--- start Entries ---

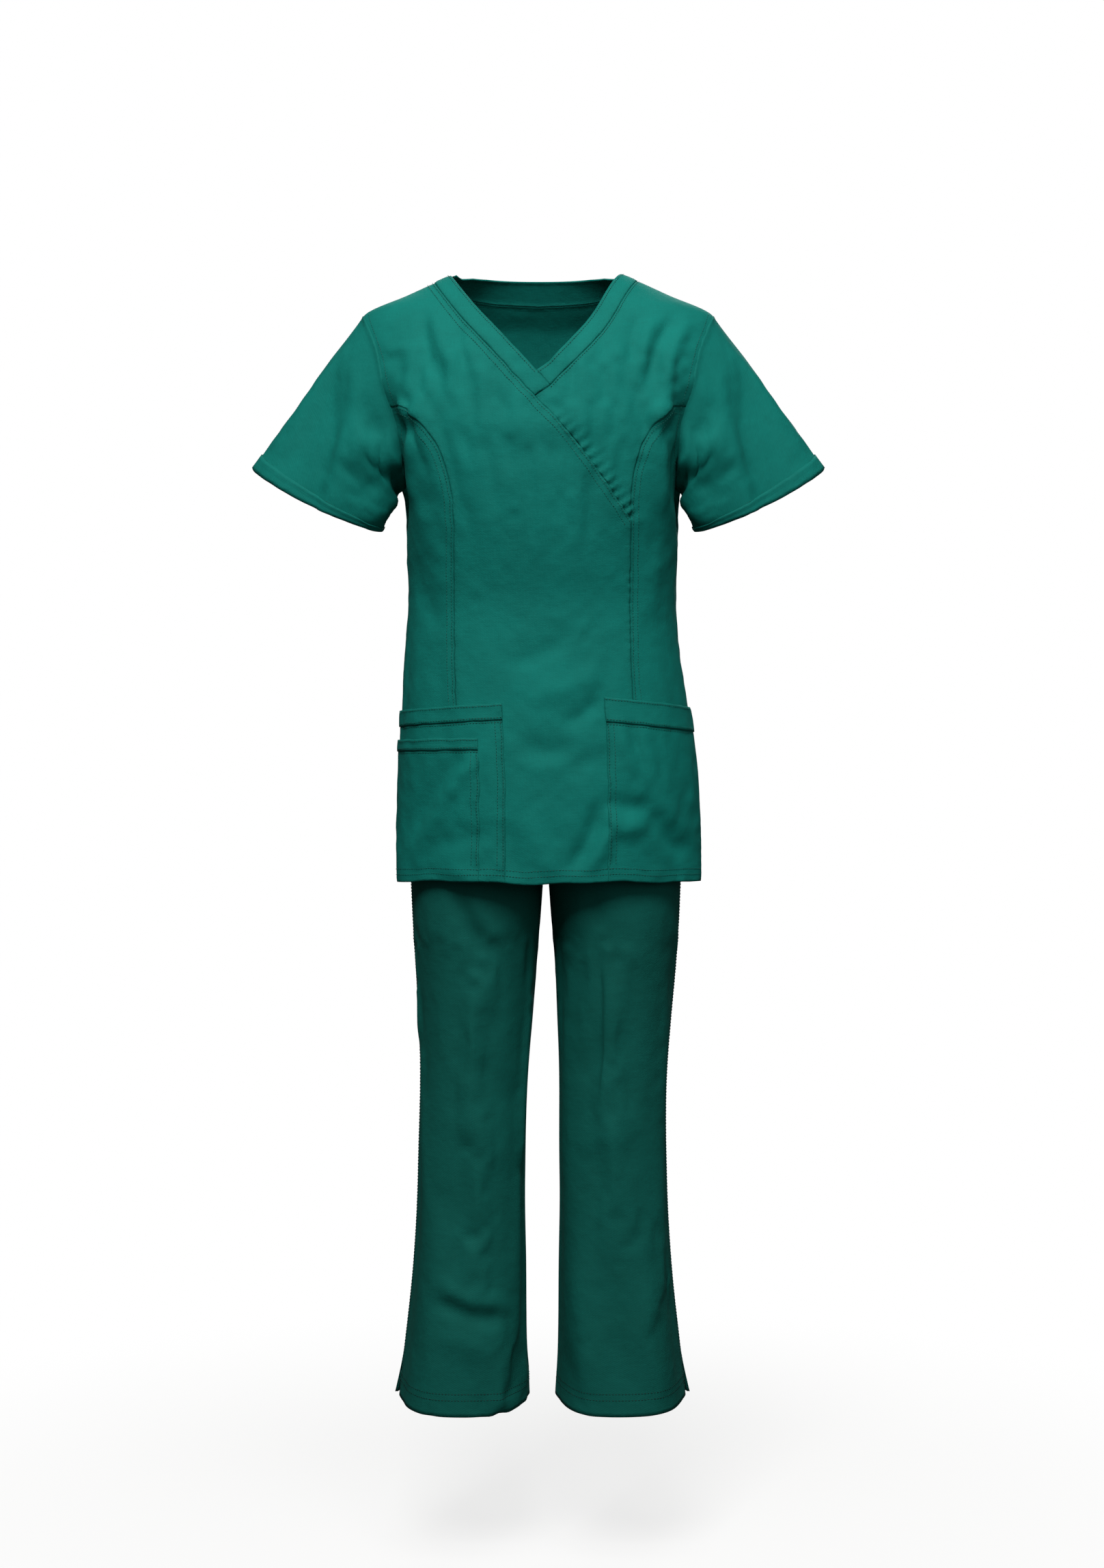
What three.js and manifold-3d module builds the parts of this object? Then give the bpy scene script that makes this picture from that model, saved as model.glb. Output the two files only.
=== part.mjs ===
// Scrub suit: a short-sleeved mock-wrap top over straight trousers, standing as worn.
// Millimetres, +Z up, the front faces -Y, and +X is the wearer's left.
// The origin is the centre of the trousers' waist, level with the top of the waistband.
import * as THREE from 'three';
import { mergeVertices } from 'three/addons/utils/BufferGeometryUtils.js';
import Module from 'manifold-3d';

const wasm = await Module();
wasm.setup();

// Cloth and seams
const CLOTH = 1.0; // thickness of one ply as modelled
const PLY_GAP = 0.3; // clearance between two plies that lie on each other
const SEAM_GAP = 0.3; // clearance between two panels that meet edge to edge
const ROUNDNESS = 2.4; // exponent of every body section: 2 is an ellipse
const FAR = 600; // beyond every piece, for cutters

// Top: heights
const TOP_HEM_Z = -300;
const TOP_HEM_DEPTH = 22;
const VENT_HEIGHT = 42;
const VENT_SPREAD = 4; // half opening of a side vent at the hem
const NECK_TOP_Z = 392;
const SHOULDER_TIP = [200, 339]; // x, z where the shoulder seam meets the sleeve
const ARMPIT = [166, 145]; // x, z
const V_POINT = [-1.5, 261]; // x, z of the bottom of the neckline

// Top: half widths and depths of the body sections
const HEM_HALF_WIDTH = 168;
const HIP_HALF_WIDTH = 166;
const WAIST_HALF_WIDTH = 151;
const NECK_HALF_WIDTH = 84;
const CHEST_FRONT = 122;
const CHEST_BACK = 114;

// Top: details
const NECK_BAND = 21;
const WRAP_FACING = 24;
const PRINCESS_X = 97; // the front seams below the chest
const RIGHT_POCKET = { inner: -47, top: -104, slope: 0.05, band: 18 };
const UTILITY_POCKET = { inner: -75, top: -142, slope: 0.01, band: 13 };
const LEFT_POCKET = { inner: 65, top: -97, slope: 0.1, band: 27 };

// Sleeves
const SLEEVE_TOP = [124, -171]; // x, z from the shoulder tip to the outer end of the hem
const SLEEVE_UNDERARM = [14, -47]; // x, z from the armpit to its inner end
const CUFF_HALF_DEPTH = 50;
const CUFF_FRONT_DROP = 16; // how far the hem curves out in front
const CUFF_BACK_DROP = 8;
const SLEEVE_HEM = 18;

// Trousers
const WAISTBAND_DEPTH = 40;
const ELASTIC_THICKNESS = 1.5;
const WAIST_EASE = 0.4; // clearance of the waistband inside the top
const HIP_EASE = 1.2; // how far the trousers lie inside the waistband's outer face
const CROTCH_Z = -262;
const FORK_Z = -170; // where the two legs have become one body
const KNEE_Z = -554;
const LEG_HEM_Z = -888;
const LEG_HEM_DEPTH = 25;
const SLIT_HEIGHT = 55;
const SLIT_SPREAD = 5; // half opening of the ankle slit at the hem
const LEG_HEM_OUTER = 162;
const LEG_HEM_INNER = 17;
const KNEE_OUTER = 140;
const KNEE_INNER = 19;

const COLOURS = { top: '#147a6f', trim: '#0f6359', trousers: '#14564d', elastic: '#d8d6cc' };

// ---- small helpers -------------------------------------------------------------------

const ply = (n) => n * (CLOTH + PLY_GAP); // height of the nth ply's inner face over the first

const lerp = THREE.MathUtils.lerp;

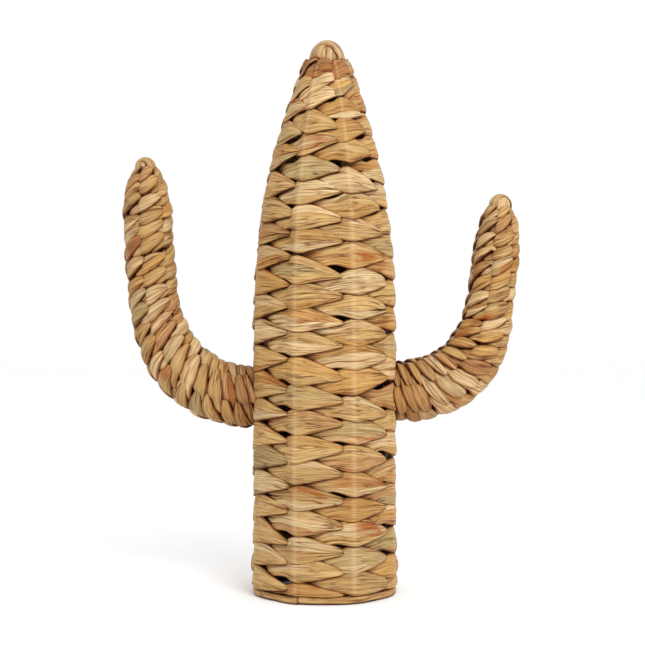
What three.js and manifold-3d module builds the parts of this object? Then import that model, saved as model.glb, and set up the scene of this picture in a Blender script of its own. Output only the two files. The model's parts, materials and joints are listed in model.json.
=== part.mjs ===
// A free-standing cactus ornament: an octagonal trunk with two upturned arms, twined from flat plant
// stalks over a welded wire frame. The trunk is hollow and open below.
// Millimetres, +Z up, the front faces -Y, origin under the middle of the bounding box.
import * as THREE from 'three';
import { mergeVertices } from 'three/addons/utils/BufferGeometryUtils.js';
import Module from 'manifold-3d';

// Overall size
const HEIGHT = 620;
const TRUNK_RADIUS = 85; // over the weave, at the eight corners
const GAP = 0.3; // between pieces that touch
const WALL = 4.5; // thickness of the trunk's weave
const ARM_WALL = 6; // the arms are woven from bulkier stalks
const ARM_CLEARANCE = 1; // between the arms' wires and their weave, which bend together

// Trunk outline: straight up to the shoulder, then an ogive
const SHOULDER_Z = 270;
const OGIVE_DEPTH = 0.82; // share of the radius lost by the very top
const OGIVE_POWER = 2.45;
const LEAN = 3.4; // the tip stands this far to the right of the base
const LEAN_FROM_Z = 300;

// Wire frame
const SIDES = 8;
const HALF_SIDE = Math.PI / SIDES; // the first corner stands half a side from the front
const STAKE_R = 2;
const RING_R = 1.75;
const ARM_WIRE_R = 1.5;
const WIRE_FACETS = 6;
const STAKE_STEPS = 16;
const STAKE_TOP_Z = 590;
const STAKE_INSET = WALL + GAP + STAKE_R;
const RINGS = { lower: 172, upper: 276, shoulder: 430, crown: 584 };

// Binding round the foot
const FOOT_HEIGHT = 9;
const FOOT_FLOOR = 2.5; // thickness of the part that the ornament stands on
const FOOT_INNER_R = 70;
const FOOT_PROUD = 0.5;

// Trunk weave, in four bands of courses, and the knot that closes it
const BAND_TOPS = { lower: 178, middle: 268, upper: 430, crown: 596 };
const BAND_STEP = 28;
const KNOT_R = 24;
const KNOT_FACETS = 16;

// Arms
const ARM_WIRES = 6;
const ARM_COLLAR_R = 25; // the wires start on this circle, between the two side stakes
const ARM_SPREAD = [12, 55]; // and spread to their place under the weave between these distances
const ARM_SKIN_FACETS = 12;
const ARM_ROOT_R = 37;
const ARM_NARROWS = [70, 195]; // distance from the root where the arm starts and ends narrowing
const ARM_TIP_TAPER = 78;
const ARM_KNOT = 16; // length of the knot at the tip
const ARM_WIRE_END = 24; // the wires stop this far short of the tip
const ARM_STEPS = 20;
const ARM_BANDS = { root: 0.25, elbow: 0.5, upright: 1 }; // where each band of weave ends
const ELBOW_RING_AT = 0.33; // share of the arm's length
const UPRIGHT_RING_AT = 0.68;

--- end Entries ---

Determine how many lines of this listing contain "files", and give only the number.

## Exercise response
2